Dennis Cambal

No. 30
- Position: Tight end

Personal information
- Born: January 27, 1949 Waltham, Massachusetts, U.S.
- Died: September 9, 2018 (aged 69) Barnstable, Massachusetts, U.S.
- Listed height: 6 ft 2 in (1.88 m)
- Listed weight: 225 lb (102 kg)

Career information
- High school: Phillips Academy (Andover, Massachusetts)
- College: William & Mary
- NFL draft: 1972: 14th round, 358th overall pick

Career history
- New York Jets (1973);

Career NFL statistics
- Games played: 8
- Stats at Pro Football Reference

= Dennis Cambal =

American football player (1949–2018)

Dennis Hayden Cambal (January 27, 1949 – September 9, 2018) was an American professional football player for the National Football League (NFL)'s New York Jets. He played the running back position in college at William & Mary. He was selected 358th overall by the Oakland Raiders in the 14th round of the 1972 NFL draft and was placed on their taxi squad for the 1972 season but then was cut. The Jets signed him as a free agent before the 1973 season and he made the team, playing in eight games mostly as a tight end and on special teams.

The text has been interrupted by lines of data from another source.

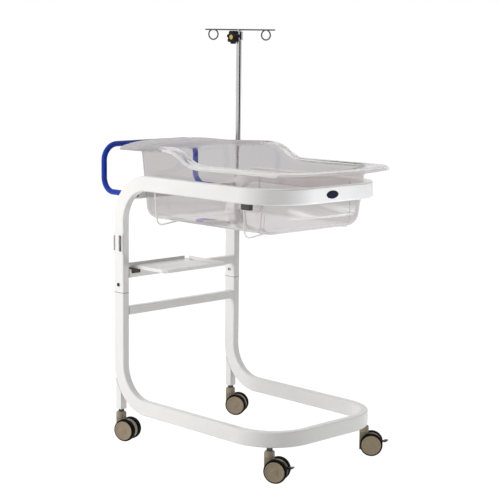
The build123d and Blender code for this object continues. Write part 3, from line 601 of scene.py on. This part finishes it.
class BASSINET_OT_tub(bpy.types.Operator):
    """Model the clear tub with its swept rim"""

    bl_idname = "bassinet.tub"
    bl_label = "Clear tub"

    def execute(self, context):
        rows = tub_rows()
        shift = drawing_shift()

        def place(column, row):
            return tub_point(column, *rows[row]) + shift

        piece = grid_piece("tub_sheet", TUB_COLUMNS, len(rows) - 1, place)
        bpy.ops.object.mode_set(mode="EDIT")
        bpy.ops.mesh.select_all(action="SELECT")
        bpy.ops.mesh.normals_make_consistent(inside=True)
        bpy.ops.object.mode_set(mode="OBJECT")
        floor = min(piece.data.polygons, key=lambda face: face.center.z)
        if floor.normal.z < 0:
            piece.data.flip_normals()
        solid = piece.modifiers.new("sheet", "SOLIDIFY")
        solid.thickness = sizes().thickness
        solid.offset = -1.0
        solid.use_even_offset = True
        bpy.ops.object.modifier_apply(modifier=solid.name)
        smooth(piece, 50.0)
        piece.data.materials.clear()
        piece.data.materials.append(acrylic_material("clear acrylic", colours().acrylic))
        # Second slot: the painted highlight of the rim's side lips
        piece.data.materials.append(lip_highlight_material("acrylic lip highlight"))
        mark_rim(piece, shift)
        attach(piece, "tub")
        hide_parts("tub")
        return {"FINISHED"}


class BASSINET_OT_frame(bpy.types.Operator):
    """Finish the painted frame, its crossbars, posts, cradles and plates"""

    bl_idname = "bassinet.frame"
    bl_label = "Painted frame"

    def execute(self, context):
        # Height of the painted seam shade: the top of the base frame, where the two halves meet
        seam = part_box("base_frame")[1].z
        seam_shaded_coat = paint_material("frame powder coat", colours().white, 0.3, 0.35, seam=seam)
        dress(seam_shaded_coat, "base_frame", "top_frame")
        white = paint_material("white powder coat", colours().white, 0.3, 0.35)
        dress(white, "top_crossbar", "shelf_crossbar", "lower_crossbar", "rear_posts",
              "slot_plate", "iv_socket", "cradle_rear", "cradle_front", "tray")
        steel = metal_material("zinc plate", (0.55, 0.55, 0.54), 0.28, None, 20 * MICRON)
        dress(steel, "joint_sleeves", "joint_nuts", "front_stem_sockets", "rear_stem_sockets",
              "handle_plugs", "iv_socket_bolts", "tray_screws", "knob_stud",
              *(f"{name}_axle" for name in CASTERS))
        dark = metal_material("blackened steel", (0.06, 0.06, 0.065), 0.3, None, 20 * MICRON)
        dress(dark, "joint_bolts", "handle_bolts", "caster_stems")
        navy = paint_material("badge enamel", (0.003, 0.005, 0.022), 0.35, 0.0, shine=0.2)
        dress(navy, "badge")
        return {"FINISHED"}


class BASSINET_OT_handle(bpy.types.Operator):
    """Finish the push handle"""

    bl_idname = "bassinet.handle"
    bl_label = "Push handle"

    def execute(self, context):
        gloss_coat = paint_material("blue gloss coat", colours().blue, 0.14, 0.1, 10 * MICRON, 0.2)
        dress(gloss_coat, "push_handle")
        return {"FINISHED"}


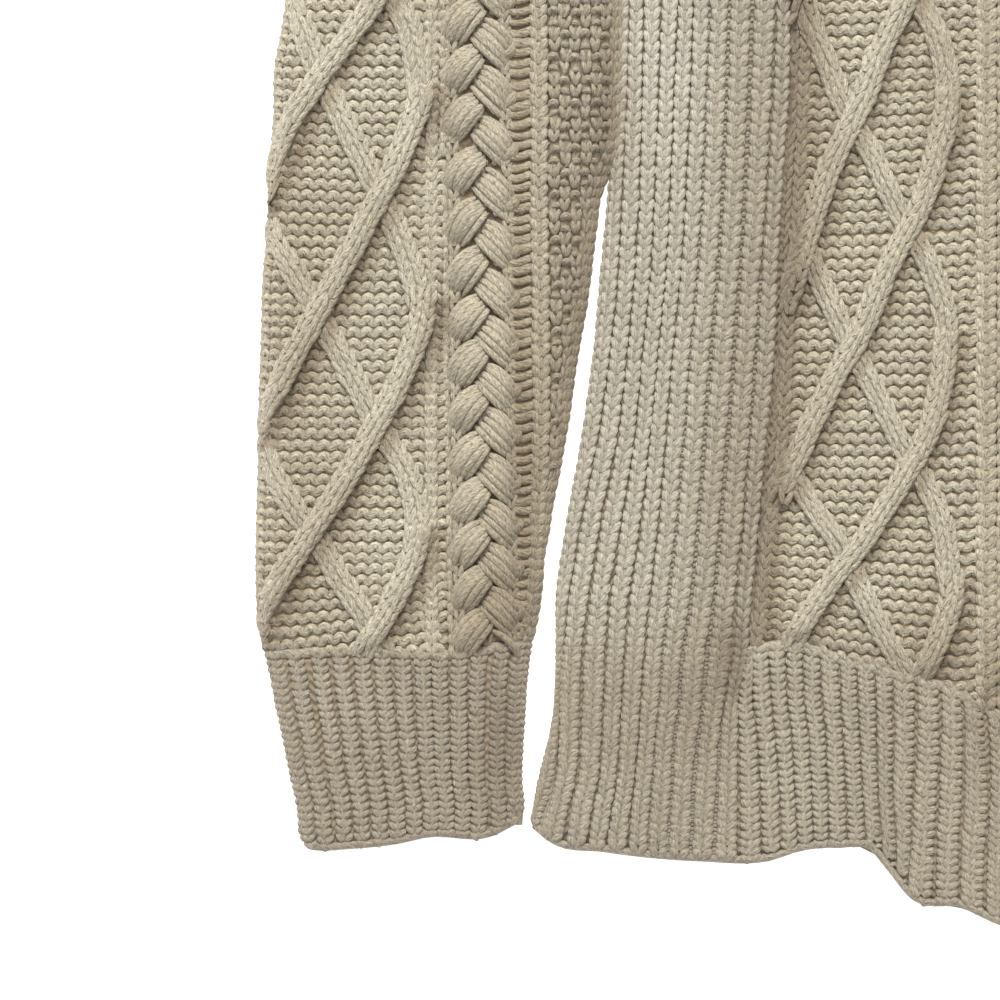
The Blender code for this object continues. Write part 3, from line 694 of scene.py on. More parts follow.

He missed five games in October and November due to an injury he suffered in the Jets' October 21 game against the Pittsburgh Steelers. In 1974, he crossed the Jets' picket line during the 1974 NFL strike during the preseason, but was waived before the regular season started.

He died on September 9, 2018, in Barnstable, Massachusetts at age 69.